In your writings in early July, you mentioned life insurance and the point about its use for risk protection. Over the years, I have accumulated 8 or 10 life insurance policies. They were to protect against the risks of an early death or the debt on the various land parcels we acquired. But now my wife and I are age 65, our children are grown and established, the debt on the land is negligible, and the estate tax does not look to be a risk. I am thinking that we should probably cash in the surrender value on those policies, and maybe use the cash for our grandchildren for their education. What would you consider as our best options and any positives or negatives? I am concerned about advice from insurance agents who only seem to want more investment in their product.

ANSWER:

Your assessment looks solid. If there is no longer a risk of any financial detriment from an early death, there is no reason to let the cash surrender values sit and bear the charges of ongoing maintenance and mortality costs of those policies, but each policy should be examined. Some old contracts may have guaranteed minimum growth rates that are lucrative in terms of today's market yields. That benefit needs to be compared with the costs of maintaining the policy.

If the conclusion is, as you suggest, to terminate and extract that cash value, a key point is to check on the income tax costs. Each insurance company can tell you the amount of gain associated with each contract. To the extent the cash surrender value exceeds your tax basis, the excess is ordinary income. If the numbers are large, you may want to consider stretching the terminations of these policies out over several tax years.

Another option is to consider exchanging the life policies into an annuity contract that pays out a guaranteed lifetime income to you and your spouse. That will spread the income out over many tax years, and insure against another risk: a very long lifetime.

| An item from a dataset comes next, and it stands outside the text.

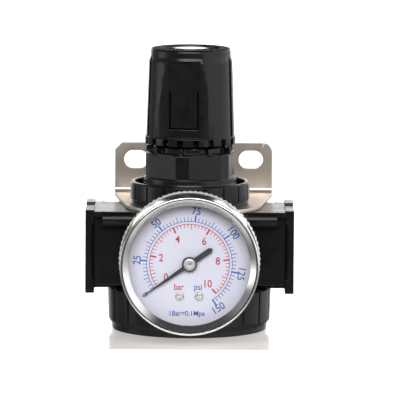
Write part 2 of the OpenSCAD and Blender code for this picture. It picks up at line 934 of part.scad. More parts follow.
// Black pointer: tapered needle, hub and broad counterweight
module pointer() {
    color(black)
        gauge_frame()
            rotate([0, 0, pointer_rest])
                difference() {
                    union() {
                        translate([0, 0, pointer_z])
                            linear_extrude(0.3)
                                polygon([[0, -0.72], [16.2, -0.16], [16.7, 0], [16.2, 0.16], [0, 0.72],
                                    [-1.5, 0.8], [-7.6, 0.85], [-8.5, 0], [-7.6, -0.85], [-1.5, -0.8]]);
                        translate([0, 0, pointer_z - 0.3])
                            cylinder(r = 2.28, h = 0.8, $fn = 48);
                    }
                    cylinder(r = 0.51, h = 60, $fn = 32);
                }
}

module pointer_cap() {
    color(steel)
        gauge_frame()
            turned([[0, pointer_z + 0.5], [1.85, pointer_z + 0.5], [1.85, pointer_z + 0.75], [1.6, pointer_z + 0.95],
                [0.35, pointer_z + 0.95], [0.3, pointer_z + 0.8], [0, pointer_z + 0.8]], $fn = 48);
}

body();
bottom_cap();
cap_o_ring();
bonnet();
slip_washer();
diaphragm();
ring_nut();
bracket();
rear_plug();
detent_ring();
thrust_washer();
adjusting_screw();
screw_clip();
knob();
knob_badge();
spring_seat_nut();
main_spring();
diaphragm_plate();
relief_seat();
valve_poppet();
valve_seal();
valve_spring();
stem_o_ring();
gauge_stem();
gauge_seal();
gauge_case();
gauge_bezel();
gauge_window();
window_gasket();
gauge_dial();
dial_screws();
dial_posts();
bourdon_tube();
tube_tip();
movement_frame();
pinion_arbor();
sector_gear();
gauge_link();
pointer();
pointer_cap();
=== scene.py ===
"""Looks of an air pressure regulator with a front pressure gauge and a wall bracket.

Blender works in metres. Sizes in this file are millimetres unless a name or a
comment says otherwise, and MM turns them into metres. Gauge parts are drawn in
the gauge's own frame, where X is right, Y is up and Z points forward from the
regulator's axis, and GAUGE_FRAME then puts them in place.
"""

import json
import logging
import math
from contextlib import contextmanager
from dataclasses import dataclass, field
from enum import Enum
from typing import Any, Callable, Iterator, Sequence

import bpy
from mathutils import Matrix, Vector
from mathutils.bvhtree import BVHTree

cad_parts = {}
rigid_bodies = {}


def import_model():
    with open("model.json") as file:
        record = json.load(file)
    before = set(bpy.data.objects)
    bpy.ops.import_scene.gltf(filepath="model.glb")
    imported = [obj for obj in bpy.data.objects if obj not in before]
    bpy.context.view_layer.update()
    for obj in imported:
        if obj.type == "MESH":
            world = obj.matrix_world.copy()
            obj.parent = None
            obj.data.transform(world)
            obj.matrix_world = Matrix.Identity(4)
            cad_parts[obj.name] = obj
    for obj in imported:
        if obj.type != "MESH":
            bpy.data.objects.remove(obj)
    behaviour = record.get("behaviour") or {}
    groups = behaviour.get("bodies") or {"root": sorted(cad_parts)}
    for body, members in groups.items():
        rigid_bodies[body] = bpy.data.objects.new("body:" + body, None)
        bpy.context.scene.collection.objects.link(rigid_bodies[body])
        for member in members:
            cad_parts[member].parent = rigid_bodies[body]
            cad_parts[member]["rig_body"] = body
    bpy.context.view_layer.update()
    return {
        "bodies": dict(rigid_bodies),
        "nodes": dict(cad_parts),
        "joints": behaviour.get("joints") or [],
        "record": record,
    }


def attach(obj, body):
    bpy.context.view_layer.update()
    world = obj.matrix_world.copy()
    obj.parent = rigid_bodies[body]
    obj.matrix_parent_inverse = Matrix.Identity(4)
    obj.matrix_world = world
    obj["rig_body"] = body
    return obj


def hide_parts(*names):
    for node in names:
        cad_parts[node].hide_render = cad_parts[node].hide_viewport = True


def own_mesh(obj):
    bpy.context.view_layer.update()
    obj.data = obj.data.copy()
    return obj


LOG = logging.getLogger("regulator")
MM = 0.001
PORT_Z = 25.0
CLOCKING = -10.0
GAUGE_FRAME = Matrix.Translation((0, 0, PORT_Z * MM)) @ Matrix.Rotation(
    math.radians(90), 4, "X"
)

Object = bpy.types.Object
Material = bpy.types.Material
Tree = bpy.types.NodeTree
Node = bpy.types.Node
Socket = bpy.types.NodeSocket
Colour = tuple[float, float, float, float]
Frame = dict[str, Any]


# ---------------------------------------------------------------- colours and nodes


def linear(code: str) -> Colour:
    """Turns an sRGB hex colour into linear light.

    Args:
        code: A colour such as "#1d1d1f".

    Returns:
        Red, green, blue and alpha in linear light.
    """
    shares = [int(code[i : i + 2], 16) / 255 for i in (1, 3, 5)]
    light = [s / 12.92 if s <= 0.04045 else ((s + 0.055) / 1.055) ** 2.4 for s in shares]
    return (light[0], light[1], light[2], 1.0)


def add(
    tree: Tree,
    kind: str,
    sockets: dict[str | int, Any] | None = None,
    **settings: Any,
) -> Node:
    """Adds a node, sets its options, and fills or links its input sockets.

    Args:
        tree: The node tree.
        kind: The node's type name.
        sockets: Input name or index, with the value or the output socket for it.
        **settings: Options of the node itself.

    Returns:
        The new node.
    """
    node = tree.nodes.new(kind)
    for key, value in settings.items():
        setattr(node, key, value)
    for key, value in (sockets or {}).items():
        if isinstance(value, bpy.types.NodeSocket):
            tree.links.new(value, node.inputs[key])
        else:
            node.inputs[key].default_value = value
    return node


# ---------------------------------------------------------------- finishes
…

A joint and survivor annuity pays as long as one of you survives, so you shift the risk of excessive longevity to the insurance company. On the other hand, if you both go together in a car accident in a few years, the insurance company wins the bet!

If your land rental income and other resources are such that you do not worry about outliving your income, then the concept of considering those grandkids could make great sense. One idea would be to cash in those life policies and move the funds, after paying the income taxes, into 529 plans for each grandchild. The funds inside these 529 plans grow without any income taxes, assuming the proceeds are eventually extracted for higher education costs.